Data entries =>
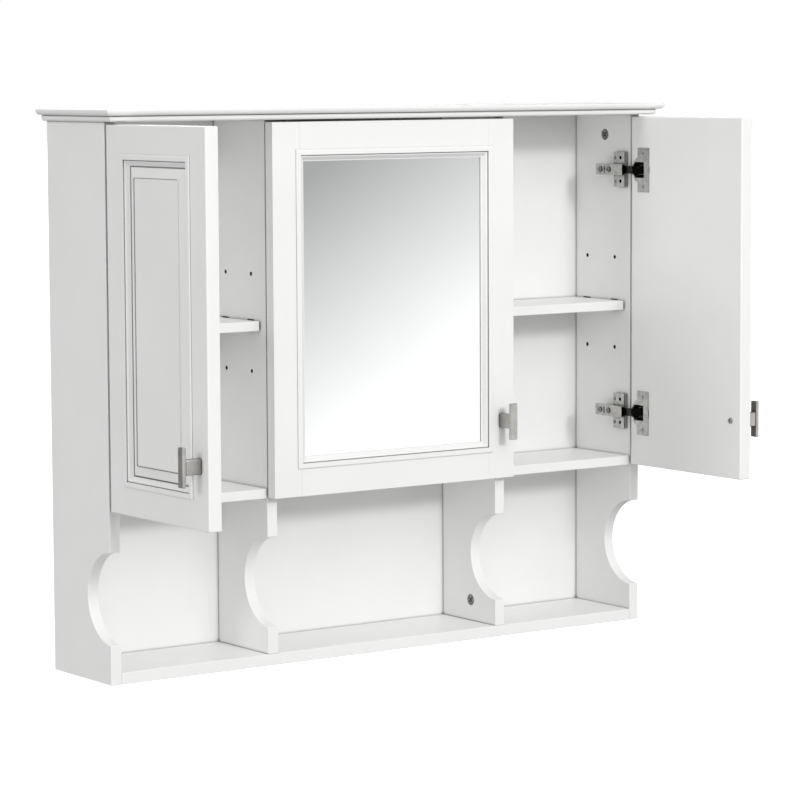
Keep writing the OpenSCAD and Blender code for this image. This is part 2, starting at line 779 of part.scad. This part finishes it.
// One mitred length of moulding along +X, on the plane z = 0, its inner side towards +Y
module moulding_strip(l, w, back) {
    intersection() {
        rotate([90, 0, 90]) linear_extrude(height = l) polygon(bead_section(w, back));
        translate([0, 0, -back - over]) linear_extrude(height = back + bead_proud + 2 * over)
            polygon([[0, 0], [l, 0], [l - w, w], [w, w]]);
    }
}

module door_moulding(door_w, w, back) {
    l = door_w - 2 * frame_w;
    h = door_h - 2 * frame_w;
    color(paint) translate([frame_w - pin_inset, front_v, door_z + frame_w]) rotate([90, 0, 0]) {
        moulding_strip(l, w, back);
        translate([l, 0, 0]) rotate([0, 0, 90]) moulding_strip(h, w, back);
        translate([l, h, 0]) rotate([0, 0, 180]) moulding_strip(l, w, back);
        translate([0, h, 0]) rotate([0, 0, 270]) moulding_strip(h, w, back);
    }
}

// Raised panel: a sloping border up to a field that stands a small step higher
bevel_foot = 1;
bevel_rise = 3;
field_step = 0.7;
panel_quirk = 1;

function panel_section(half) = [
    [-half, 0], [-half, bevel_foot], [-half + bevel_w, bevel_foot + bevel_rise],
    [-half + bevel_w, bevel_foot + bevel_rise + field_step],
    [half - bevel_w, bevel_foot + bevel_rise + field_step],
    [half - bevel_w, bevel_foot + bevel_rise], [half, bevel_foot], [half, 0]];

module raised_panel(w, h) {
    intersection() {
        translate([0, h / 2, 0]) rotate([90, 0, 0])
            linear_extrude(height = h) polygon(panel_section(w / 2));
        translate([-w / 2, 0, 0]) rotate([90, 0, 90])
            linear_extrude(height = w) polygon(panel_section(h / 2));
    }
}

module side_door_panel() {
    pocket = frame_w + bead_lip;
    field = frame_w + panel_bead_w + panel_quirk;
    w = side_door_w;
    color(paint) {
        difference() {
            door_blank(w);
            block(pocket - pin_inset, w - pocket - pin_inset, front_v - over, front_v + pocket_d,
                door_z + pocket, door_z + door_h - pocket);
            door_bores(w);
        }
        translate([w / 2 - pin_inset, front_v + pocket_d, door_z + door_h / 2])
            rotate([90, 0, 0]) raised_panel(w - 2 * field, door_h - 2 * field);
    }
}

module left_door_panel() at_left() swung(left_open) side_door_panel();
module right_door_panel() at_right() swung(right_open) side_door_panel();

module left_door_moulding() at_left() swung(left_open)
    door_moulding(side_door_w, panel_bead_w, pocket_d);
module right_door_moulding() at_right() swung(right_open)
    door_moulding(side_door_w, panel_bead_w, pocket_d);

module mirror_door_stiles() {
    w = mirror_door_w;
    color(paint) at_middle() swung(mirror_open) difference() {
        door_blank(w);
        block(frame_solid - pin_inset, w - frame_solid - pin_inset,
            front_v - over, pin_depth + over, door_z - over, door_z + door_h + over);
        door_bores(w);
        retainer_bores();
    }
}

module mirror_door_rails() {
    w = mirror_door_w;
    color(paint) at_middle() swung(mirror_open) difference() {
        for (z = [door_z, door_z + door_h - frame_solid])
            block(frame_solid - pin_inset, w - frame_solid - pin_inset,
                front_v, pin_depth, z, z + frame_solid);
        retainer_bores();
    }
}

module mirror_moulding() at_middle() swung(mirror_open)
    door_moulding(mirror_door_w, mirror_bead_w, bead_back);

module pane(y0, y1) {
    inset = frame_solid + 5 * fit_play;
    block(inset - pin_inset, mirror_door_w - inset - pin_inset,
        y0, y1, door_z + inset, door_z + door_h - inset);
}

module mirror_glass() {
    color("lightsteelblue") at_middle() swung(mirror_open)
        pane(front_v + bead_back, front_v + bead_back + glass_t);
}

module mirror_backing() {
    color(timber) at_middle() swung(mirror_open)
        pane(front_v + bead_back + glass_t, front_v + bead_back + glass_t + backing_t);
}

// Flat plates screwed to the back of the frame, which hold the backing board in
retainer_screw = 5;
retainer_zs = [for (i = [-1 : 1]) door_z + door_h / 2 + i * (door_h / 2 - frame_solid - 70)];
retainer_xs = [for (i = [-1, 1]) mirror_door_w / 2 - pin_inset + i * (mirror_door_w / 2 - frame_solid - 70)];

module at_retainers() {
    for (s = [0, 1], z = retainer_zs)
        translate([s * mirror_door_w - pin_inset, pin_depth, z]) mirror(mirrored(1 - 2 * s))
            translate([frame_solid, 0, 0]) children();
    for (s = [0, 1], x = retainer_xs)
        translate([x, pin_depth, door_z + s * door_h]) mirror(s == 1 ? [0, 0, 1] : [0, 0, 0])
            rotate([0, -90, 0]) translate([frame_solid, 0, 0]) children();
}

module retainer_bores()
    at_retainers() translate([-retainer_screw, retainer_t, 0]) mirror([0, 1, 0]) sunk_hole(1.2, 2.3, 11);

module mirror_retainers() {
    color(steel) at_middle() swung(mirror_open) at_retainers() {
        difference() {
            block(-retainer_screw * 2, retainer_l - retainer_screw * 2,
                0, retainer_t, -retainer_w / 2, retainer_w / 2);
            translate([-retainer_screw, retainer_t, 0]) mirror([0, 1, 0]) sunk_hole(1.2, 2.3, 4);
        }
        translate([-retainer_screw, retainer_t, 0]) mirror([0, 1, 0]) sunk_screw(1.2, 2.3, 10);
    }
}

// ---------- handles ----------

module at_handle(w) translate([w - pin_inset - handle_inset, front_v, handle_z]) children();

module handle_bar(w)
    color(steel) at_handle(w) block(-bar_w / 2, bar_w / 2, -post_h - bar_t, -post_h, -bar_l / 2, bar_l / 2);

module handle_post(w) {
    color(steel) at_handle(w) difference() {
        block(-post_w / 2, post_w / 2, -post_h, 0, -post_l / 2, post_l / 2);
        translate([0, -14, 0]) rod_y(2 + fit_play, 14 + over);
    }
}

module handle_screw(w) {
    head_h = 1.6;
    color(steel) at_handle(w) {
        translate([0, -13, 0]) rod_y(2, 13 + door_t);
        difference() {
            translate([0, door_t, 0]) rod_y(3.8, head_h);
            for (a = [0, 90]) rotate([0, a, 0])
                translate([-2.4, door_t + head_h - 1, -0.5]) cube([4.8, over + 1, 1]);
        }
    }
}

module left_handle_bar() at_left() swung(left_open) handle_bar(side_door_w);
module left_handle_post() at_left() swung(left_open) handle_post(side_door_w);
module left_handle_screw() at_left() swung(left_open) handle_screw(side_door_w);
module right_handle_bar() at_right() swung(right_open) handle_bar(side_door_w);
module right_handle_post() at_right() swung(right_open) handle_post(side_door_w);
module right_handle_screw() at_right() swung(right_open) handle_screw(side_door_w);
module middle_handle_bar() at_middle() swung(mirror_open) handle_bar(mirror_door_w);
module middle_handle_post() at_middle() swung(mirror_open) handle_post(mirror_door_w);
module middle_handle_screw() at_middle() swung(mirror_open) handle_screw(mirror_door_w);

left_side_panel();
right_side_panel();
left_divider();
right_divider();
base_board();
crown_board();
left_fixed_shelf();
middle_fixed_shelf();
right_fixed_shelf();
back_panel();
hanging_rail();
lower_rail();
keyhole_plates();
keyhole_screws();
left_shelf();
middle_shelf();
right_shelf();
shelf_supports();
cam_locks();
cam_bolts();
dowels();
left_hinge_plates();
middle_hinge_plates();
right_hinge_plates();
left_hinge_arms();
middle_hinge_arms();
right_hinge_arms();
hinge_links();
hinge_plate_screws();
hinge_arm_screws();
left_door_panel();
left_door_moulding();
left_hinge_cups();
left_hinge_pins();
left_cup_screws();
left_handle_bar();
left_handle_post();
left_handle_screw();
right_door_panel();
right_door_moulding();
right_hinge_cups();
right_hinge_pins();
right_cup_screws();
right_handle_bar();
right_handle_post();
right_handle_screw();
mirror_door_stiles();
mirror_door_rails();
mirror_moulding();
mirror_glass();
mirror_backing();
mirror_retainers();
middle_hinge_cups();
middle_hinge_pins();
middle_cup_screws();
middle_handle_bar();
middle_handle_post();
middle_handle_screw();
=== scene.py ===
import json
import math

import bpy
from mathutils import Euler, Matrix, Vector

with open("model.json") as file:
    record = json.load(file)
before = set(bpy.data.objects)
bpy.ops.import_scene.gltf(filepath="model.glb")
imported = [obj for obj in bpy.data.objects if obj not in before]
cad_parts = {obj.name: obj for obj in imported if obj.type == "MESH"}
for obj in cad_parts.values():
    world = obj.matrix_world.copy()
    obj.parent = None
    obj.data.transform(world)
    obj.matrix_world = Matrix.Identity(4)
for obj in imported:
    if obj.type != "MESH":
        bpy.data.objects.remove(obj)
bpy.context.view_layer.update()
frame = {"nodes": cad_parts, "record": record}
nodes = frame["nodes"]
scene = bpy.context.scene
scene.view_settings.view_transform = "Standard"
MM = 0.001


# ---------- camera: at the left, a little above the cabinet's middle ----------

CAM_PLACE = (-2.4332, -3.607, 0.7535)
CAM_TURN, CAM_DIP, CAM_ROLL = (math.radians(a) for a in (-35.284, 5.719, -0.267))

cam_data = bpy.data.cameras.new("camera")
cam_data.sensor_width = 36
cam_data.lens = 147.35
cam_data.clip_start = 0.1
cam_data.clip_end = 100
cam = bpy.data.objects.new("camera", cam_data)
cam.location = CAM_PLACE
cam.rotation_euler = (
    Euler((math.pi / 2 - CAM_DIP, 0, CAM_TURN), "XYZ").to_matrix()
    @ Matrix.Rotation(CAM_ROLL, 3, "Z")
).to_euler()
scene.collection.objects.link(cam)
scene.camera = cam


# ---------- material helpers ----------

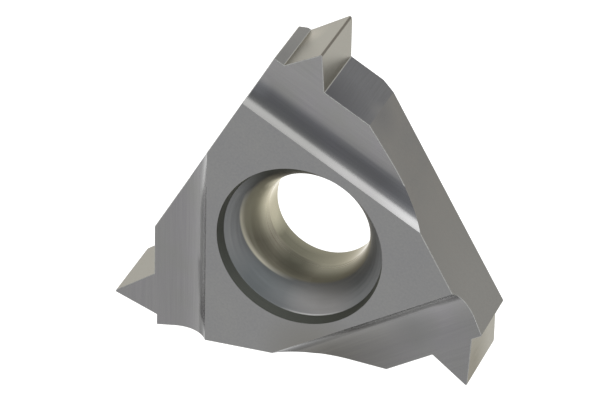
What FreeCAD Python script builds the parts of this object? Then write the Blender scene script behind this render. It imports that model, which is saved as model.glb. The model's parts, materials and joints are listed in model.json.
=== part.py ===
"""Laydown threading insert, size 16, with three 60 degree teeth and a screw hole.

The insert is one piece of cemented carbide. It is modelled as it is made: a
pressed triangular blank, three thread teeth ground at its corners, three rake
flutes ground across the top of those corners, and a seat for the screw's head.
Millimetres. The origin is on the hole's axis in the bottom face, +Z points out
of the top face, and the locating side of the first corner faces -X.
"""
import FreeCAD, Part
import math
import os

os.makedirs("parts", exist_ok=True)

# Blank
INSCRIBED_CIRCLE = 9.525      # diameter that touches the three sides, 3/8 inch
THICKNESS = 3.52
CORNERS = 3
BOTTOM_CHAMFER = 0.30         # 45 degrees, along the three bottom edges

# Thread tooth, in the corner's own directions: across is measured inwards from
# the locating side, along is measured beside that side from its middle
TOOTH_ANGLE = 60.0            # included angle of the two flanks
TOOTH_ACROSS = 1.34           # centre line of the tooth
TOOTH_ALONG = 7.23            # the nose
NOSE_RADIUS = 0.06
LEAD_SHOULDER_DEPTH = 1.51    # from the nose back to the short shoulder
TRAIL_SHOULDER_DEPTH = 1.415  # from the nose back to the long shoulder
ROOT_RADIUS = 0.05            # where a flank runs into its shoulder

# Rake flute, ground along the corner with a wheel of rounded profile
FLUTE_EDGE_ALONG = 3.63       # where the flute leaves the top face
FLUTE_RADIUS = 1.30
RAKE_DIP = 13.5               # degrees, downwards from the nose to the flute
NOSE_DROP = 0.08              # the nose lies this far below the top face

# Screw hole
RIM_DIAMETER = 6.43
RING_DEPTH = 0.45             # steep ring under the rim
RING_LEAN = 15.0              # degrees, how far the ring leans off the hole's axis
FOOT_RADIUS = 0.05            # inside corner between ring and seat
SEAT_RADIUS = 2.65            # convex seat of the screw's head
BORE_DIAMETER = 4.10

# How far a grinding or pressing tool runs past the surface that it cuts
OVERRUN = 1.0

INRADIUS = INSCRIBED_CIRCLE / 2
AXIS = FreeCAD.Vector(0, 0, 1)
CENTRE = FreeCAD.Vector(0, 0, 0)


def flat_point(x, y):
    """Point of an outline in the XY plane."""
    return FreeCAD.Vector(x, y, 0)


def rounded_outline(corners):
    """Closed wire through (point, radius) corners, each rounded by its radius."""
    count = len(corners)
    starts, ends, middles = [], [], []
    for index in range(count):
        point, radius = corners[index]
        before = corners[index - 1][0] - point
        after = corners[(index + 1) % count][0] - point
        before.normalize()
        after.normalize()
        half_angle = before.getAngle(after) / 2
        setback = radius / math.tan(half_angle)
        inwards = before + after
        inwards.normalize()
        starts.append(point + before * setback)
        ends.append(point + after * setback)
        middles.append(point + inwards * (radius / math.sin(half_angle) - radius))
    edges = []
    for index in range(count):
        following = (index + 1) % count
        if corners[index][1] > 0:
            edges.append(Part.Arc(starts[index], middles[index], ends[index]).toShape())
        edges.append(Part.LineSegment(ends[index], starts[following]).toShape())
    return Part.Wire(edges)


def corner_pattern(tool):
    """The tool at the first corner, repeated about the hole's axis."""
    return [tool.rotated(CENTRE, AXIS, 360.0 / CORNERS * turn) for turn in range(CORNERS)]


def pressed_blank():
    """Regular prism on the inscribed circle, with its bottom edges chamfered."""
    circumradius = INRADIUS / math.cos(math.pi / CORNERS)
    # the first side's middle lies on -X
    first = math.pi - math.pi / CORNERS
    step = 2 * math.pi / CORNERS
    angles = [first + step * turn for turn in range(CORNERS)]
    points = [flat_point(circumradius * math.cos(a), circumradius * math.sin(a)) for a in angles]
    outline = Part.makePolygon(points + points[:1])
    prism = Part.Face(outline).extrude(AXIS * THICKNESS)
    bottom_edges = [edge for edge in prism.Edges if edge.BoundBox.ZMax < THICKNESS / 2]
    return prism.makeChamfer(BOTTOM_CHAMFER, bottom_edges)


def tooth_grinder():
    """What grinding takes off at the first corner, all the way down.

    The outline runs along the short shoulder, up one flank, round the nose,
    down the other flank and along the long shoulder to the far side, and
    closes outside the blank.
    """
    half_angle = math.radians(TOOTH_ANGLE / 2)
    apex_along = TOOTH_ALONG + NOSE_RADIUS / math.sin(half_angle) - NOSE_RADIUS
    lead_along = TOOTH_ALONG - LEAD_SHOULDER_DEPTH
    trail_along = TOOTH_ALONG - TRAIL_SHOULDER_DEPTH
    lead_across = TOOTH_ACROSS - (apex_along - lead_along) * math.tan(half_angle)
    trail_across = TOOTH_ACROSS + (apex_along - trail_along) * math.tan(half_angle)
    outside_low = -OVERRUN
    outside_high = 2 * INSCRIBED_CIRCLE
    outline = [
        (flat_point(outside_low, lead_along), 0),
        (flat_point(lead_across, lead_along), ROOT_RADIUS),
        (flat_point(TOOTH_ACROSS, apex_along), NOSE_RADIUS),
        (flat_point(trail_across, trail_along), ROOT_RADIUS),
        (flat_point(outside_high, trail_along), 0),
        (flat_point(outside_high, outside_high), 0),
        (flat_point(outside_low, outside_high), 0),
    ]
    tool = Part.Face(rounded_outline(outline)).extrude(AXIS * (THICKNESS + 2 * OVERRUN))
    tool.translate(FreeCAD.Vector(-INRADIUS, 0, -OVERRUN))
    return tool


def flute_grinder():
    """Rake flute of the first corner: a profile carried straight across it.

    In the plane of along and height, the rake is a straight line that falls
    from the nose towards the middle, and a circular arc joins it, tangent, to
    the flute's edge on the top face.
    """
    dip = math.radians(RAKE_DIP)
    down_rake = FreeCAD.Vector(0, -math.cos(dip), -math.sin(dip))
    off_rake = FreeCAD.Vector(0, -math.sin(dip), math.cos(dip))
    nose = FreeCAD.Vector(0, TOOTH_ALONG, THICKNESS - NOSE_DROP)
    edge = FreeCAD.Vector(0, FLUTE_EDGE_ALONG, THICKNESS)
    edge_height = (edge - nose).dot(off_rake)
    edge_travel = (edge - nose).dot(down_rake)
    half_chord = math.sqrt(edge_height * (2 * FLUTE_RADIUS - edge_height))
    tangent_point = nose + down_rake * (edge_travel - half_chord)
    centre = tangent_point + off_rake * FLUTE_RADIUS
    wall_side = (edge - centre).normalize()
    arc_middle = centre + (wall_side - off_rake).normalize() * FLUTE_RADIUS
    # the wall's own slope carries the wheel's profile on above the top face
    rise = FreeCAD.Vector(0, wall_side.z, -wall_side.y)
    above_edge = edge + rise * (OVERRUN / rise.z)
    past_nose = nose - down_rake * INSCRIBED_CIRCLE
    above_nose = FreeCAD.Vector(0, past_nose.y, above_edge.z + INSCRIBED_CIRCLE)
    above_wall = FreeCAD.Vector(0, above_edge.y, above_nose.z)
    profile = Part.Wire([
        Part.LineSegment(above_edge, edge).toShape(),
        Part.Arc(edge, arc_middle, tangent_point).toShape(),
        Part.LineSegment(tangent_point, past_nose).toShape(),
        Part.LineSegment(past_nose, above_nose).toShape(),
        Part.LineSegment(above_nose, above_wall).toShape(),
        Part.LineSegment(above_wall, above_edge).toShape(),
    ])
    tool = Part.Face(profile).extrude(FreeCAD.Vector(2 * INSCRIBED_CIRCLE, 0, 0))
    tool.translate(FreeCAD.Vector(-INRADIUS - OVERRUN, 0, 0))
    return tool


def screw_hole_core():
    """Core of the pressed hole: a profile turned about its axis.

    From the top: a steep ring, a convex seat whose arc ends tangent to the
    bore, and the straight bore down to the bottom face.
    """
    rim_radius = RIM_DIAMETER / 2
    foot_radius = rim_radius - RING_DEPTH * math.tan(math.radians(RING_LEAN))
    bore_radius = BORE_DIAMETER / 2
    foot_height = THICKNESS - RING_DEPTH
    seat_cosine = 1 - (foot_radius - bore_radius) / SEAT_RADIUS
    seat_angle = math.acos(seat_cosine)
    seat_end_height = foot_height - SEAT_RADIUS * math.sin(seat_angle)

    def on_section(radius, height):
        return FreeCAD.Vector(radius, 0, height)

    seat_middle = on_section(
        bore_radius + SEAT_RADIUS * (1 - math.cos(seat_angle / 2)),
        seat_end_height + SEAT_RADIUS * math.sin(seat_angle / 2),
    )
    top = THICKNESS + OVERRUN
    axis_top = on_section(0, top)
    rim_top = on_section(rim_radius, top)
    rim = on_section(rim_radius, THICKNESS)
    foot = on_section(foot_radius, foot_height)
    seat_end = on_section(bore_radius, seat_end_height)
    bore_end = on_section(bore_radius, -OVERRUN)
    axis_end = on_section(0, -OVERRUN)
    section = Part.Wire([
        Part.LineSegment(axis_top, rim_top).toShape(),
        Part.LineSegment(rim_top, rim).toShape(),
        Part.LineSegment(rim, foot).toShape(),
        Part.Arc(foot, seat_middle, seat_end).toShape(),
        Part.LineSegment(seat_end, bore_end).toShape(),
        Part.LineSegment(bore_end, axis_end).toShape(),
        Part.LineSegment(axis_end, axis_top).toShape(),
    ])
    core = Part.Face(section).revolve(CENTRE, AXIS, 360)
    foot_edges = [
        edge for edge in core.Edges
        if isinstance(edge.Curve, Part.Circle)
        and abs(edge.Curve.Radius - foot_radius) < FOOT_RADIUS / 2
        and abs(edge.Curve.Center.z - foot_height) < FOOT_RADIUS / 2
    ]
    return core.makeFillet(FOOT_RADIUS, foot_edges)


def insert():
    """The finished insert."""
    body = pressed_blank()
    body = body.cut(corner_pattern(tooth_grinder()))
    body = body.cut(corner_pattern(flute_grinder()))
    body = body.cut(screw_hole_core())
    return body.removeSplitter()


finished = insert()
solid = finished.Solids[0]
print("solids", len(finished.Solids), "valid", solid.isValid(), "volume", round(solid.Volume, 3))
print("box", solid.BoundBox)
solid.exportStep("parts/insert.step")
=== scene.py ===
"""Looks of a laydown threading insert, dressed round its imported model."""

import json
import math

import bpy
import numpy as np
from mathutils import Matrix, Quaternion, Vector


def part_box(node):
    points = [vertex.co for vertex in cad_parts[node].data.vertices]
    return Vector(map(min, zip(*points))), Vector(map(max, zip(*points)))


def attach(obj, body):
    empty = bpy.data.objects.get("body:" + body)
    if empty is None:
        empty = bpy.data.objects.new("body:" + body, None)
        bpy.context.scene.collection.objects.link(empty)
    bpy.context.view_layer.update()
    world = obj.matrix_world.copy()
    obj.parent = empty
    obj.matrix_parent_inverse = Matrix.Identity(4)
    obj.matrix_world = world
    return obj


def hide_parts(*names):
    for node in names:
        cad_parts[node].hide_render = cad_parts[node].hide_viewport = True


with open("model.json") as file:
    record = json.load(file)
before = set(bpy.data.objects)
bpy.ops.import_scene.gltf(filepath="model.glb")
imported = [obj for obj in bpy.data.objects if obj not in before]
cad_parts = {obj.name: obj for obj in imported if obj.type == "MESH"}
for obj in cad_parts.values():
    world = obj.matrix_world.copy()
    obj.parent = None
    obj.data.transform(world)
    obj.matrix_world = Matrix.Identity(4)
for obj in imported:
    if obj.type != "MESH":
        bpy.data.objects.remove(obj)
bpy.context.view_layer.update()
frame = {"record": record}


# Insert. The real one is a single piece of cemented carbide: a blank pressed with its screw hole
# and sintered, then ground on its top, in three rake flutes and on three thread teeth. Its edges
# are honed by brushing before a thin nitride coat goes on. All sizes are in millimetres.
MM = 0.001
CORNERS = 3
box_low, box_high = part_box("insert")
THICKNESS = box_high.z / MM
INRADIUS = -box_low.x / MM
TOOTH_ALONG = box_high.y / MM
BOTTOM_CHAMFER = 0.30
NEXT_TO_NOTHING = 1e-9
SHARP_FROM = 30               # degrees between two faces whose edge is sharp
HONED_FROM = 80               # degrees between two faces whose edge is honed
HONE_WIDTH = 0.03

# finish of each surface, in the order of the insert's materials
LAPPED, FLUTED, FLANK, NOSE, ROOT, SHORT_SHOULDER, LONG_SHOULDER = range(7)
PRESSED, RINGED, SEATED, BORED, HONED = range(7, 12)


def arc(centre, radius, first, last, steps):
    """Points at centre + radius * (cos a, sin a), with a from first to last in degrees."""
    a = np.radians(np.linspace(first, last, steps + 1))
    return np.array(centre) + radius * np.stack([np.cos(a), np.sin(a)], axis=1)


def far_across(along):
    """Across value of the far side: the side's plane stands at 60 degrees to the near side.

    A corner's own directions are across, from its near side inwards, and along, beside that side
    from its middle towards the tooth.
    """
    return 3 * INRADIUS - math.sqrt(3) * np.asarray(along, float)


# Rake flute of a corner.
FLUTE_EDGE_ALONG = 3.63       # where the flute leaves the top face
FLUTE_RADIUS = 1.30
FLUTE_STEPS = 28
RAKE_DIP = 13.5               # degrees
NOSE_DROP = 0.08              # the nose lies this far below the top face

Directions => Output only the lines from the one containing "finished = insert()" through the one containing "if empty is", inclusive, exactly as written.

Complete answer =>
finished = insert()
solid = finished.Solids[0]
print("solids", len(finished.Solids), "valid", solid.isValid(), "volume", round(solid.Volume, 3))
print("box", solid.BoundBox)
solid.exportStep("parts/insert.step")
=== scene.py ===
"""Looks of a laydown threading insert, dressed round its imported model."""

import json
import math

import bpy
import numpy as np
from mathutils import Matrix, Quaternion, Vector


def part_box(node):
    points = [vertex.co for vertex in cad_parts[node].data.vertices]
    return Vector(map(min, zip(*points))), Vector(map(max, zip(*points)))


def attach(obj, body):
    empty = bpy.data.objects.get("body:" + body)
    if empty is None:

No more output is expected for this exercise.